43K sf lease is the latest office lease completed as city’s AI surge heats up

Lightspeed Venture Partners founder Ravi Mhatre with 149 New Montgomery Street

A major investor in Anthropic is moving its headquarters from Silicon Valley into the belly of the beast in San Francisco. 

Venture capital giant Lightspeed Venture Partners signed a 12-year lease for more than 43,000 square feet at 149 New Montgomery Street, the San Francisco Business Times reported

The firm plans to make the office its new headquarters while maintaining a presence at 2200 Sand Hill Road in Menlo Park. Lightspeed currently has a San Francisco office at 2 South Park Street, though it isn’t clear if it plans to keep that space or shift San Francisco operations to the New Montgomery Street building. 

TMG Partners and Bridges Capital acquired 149 New Montgomery Street in September through a deed-in-lieu of foreclosure. The 80,000-square-foot building has long been anchored by co-working provider Werqwise, though the status of its lease, which was slated to expire in 2028, is not clear. 

Lightspeed’s move into the building is the latest signal that San Francisco’s artificial intelligence frenzy is reshaping the city’s office market after years of pandemic-era pain. Venture-backed firms in San Francisco pulled in $169 billion in funding during the first quarter alone, according to Cushman & Wakefield data cited by the Business Times. Giants like OpenAI and Anthropic have driven much of the surge, simultaneously competing for office space in Mission Bay and across the region. 

Lightspeed has poured billions into Anthropic across several recent funding rounds. The firm led the company’s Series E round and co-led its Series F round last year; it was also a significant investor in Anthropic’s $30 billion Series G round early this year, which valued the company at $380 billion. Lightspeed’s future offices sit only a few blocks from Anthropic’s headquarters on Howard Street. Since breaking into the AI sector in 2012, Lightspeed has invested in roughly 165 AI startups, according to the Business Times. 

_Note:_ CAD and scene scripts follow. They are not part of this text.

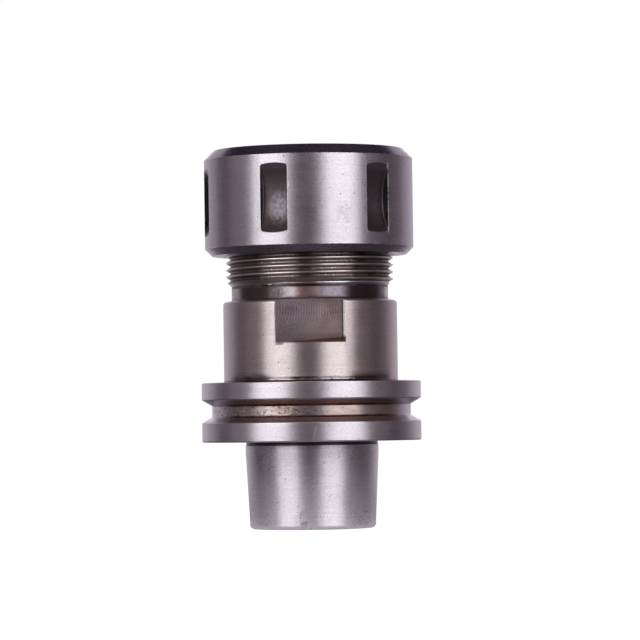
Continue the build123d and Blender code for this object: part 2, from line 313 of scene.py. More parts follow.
def body_steel():
    f = Finish("turned_body_steel")
    lines = turned_lines(f)
    mottle = f.noise(7.0, detail=3, gain=0.6)
    cloud = f.noise(22.0, detail=2, shift=3.1)
    grain = f.noise(0.36, (1.5, 1.5, 1), detail=2, gain=0.7)
    streaks = f.noise(0.5, (26, 26, 1), detail=3, gain=0.7, shift=1.0) - 0.5
    smear = f.noise(2.6, (3.0, 3.0, 1.0), detail=4, gain=0.65, shift=1.9)
    smeared = smear.above(0.4, 0.6)

    # turned shapes, from the shank up
    cavity = f.radius.below(14.9, 15.2)
    shank = f.z.below(24.0, 24.2) * f.radius.above(*OUTSIDE)
    relief = f.band(24.1, 25.3, 0.15, (17, 18), (19.3, 19.7))
    groove = f.band(31.0, 36.6, 0.5, (20, 21), (FLANGE_RADIUS - 0.5, FLANGE_RADIUS - 0.05))
    from_floor_edge = abs(f.z - GROOVE_FLOOR_MIDDLE) - GROOVE_FLOOR_HALF
    groove_corner = groove * from_floor_edge.within(-0.15, 0.15, 0.3)
    flank = groove * f.radius.above(28.7, 29.0) * abs(f.x).below(22.0, 28.0)
    corner = f.band(FLANGE_TOP - 0.1, FLANGE_TOP + 0.5, 1.1, (23, 24), (25.9, 26.3))
    near_collar = (COLLAR_RADIUS + 0.2, COLLAR_RADIUS + 0.4)
    collar = f.band(FLANGE_TOP + 0.3, COLLAR_TOP, 0.5, OUTSIDE, near_collar)
    flat = abs(f.y).within(FLAT_FROM_AXIS - 0.1, FLAT_FROM_AXIS + 0.06, 0.02)
    flat = flat * f.radius.below(COLLAR_RADIUS + 0.03, COLLAR_RADIUS + 0.08)
    flat = flat * f.z.above(FLAT_BOTTOM - 0.05, FLAT_BOTTOM)
    # the flats' right edge: a painted highlight strip that carries on the collar's highlight
    painted_edge_highlight = flat * f.x.above(9.3, 9.45)
    neck = f.band(COLLAR_TOP + 0.1, THREAD_START - 0.75, 0.2, OUTSIDE, (24.4, 24.6))
    under_thread_shade = f.band(THREAD_START - 0.65, THREAD_START - 0.1, 0.25, OUTSIDE, (23.0, 23.3))
    threads = f.z.above(THREAD_START + 0.6, THREAD_START + 1.2) * f.radius.above(22.0, 22.4)
    root = threads * f.radius.below(23.3, 23.8)
    crest = threads * f.radius.above(23.5, 23.8)

    # two bands 45 degrees either side of the front, and the two upright bands on the front where the
    # softboxes' highlights fall
    sides = abs(abs(f.azimuth + radians(90)) - radians(45)).below(radians(12), radians(24))
    highlight_bands = f.x.within(-13.0, -4.0, 2.0) + f.x.within(1.5, 11.5, 2.0)

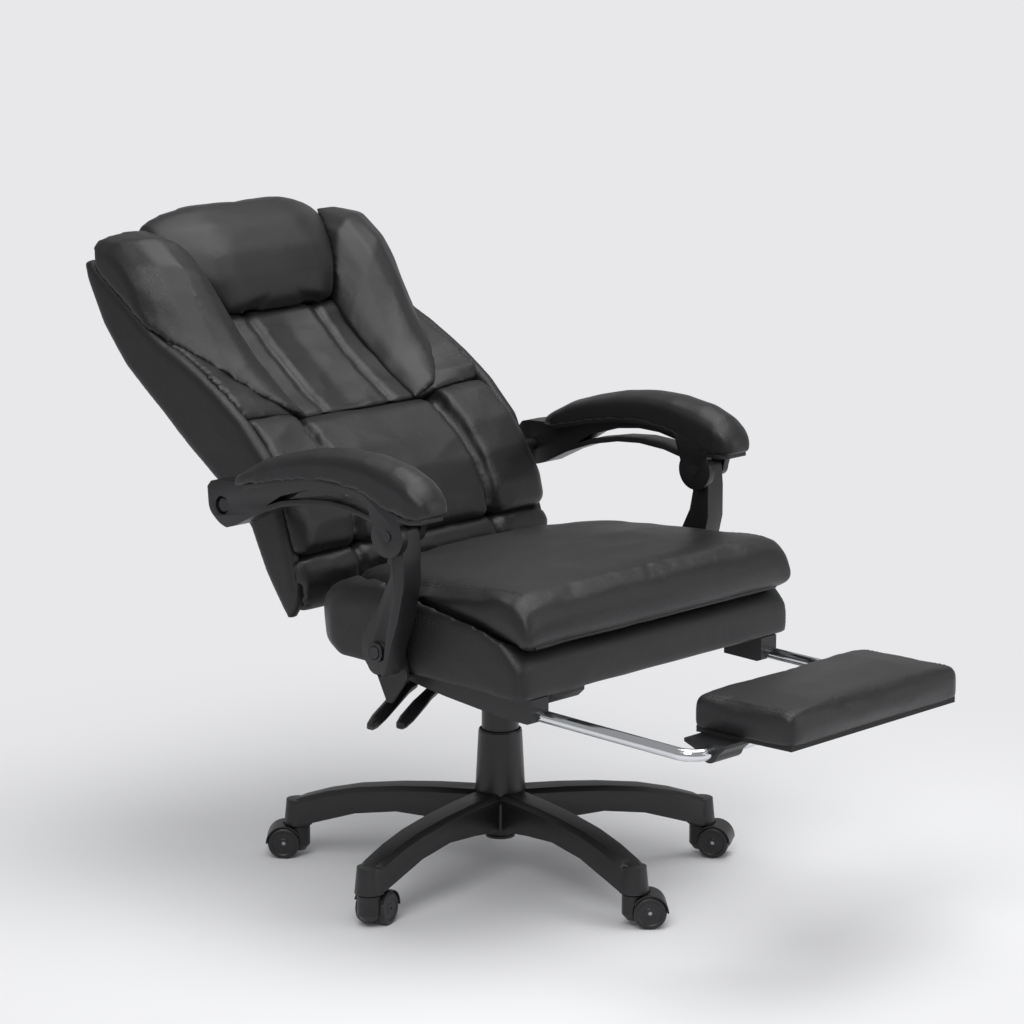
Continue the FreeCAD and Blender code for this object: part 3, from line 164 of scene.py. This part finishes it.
def platedMetal(name, colour, roughness, streakMm):
    # steel, turned or plated: bright, with faint marks along its length
    material, tree, shader = newMaterial(name)
    coords = objectCoords(tree)
    marks = addNode(tree, "ShaderNodeTexNoise", None, {"Vector": coords, "Scale": 1000 / streakMm, "Detail": 3.0})
    shader.inputs["Base Color"].default_value = toLinear(colour)
    shader.inputs["Metallic"].default_value = 1.0
    rough = addNode(tree, "ShaderNodeMapRange", None,
                    {"Value": marks.outputs["Fac"], "From Min": 0.3, "From Max": 0.7,
                     "To Min": roughness, "To Max": roughness + 0.08})
    tree.links.new(rough.outputs["Result"], shader.inputs["Roughness"])
    return material


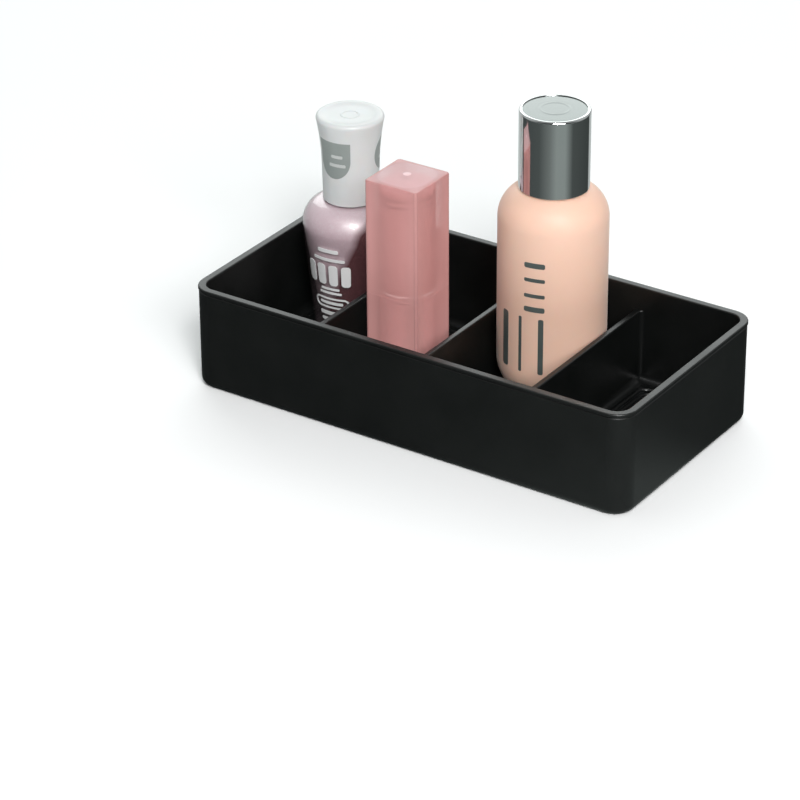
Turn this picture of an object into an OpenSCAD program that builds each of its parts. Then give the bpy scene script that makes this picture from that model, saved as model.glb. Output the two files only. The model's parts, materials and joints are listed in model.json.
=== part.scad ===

The relocation puts the firm closer to a growing cluster of AI companies expanding in San Francisco, including some that Lightspeed has backed like Rippling, Carta, Glean and Navan. Lightspeed said in December it had raised $9 billion across multiple new funds focused on backing “breakthrough ideas and technology,” including AI startups. The company manages more than $40 billion in assets as of December.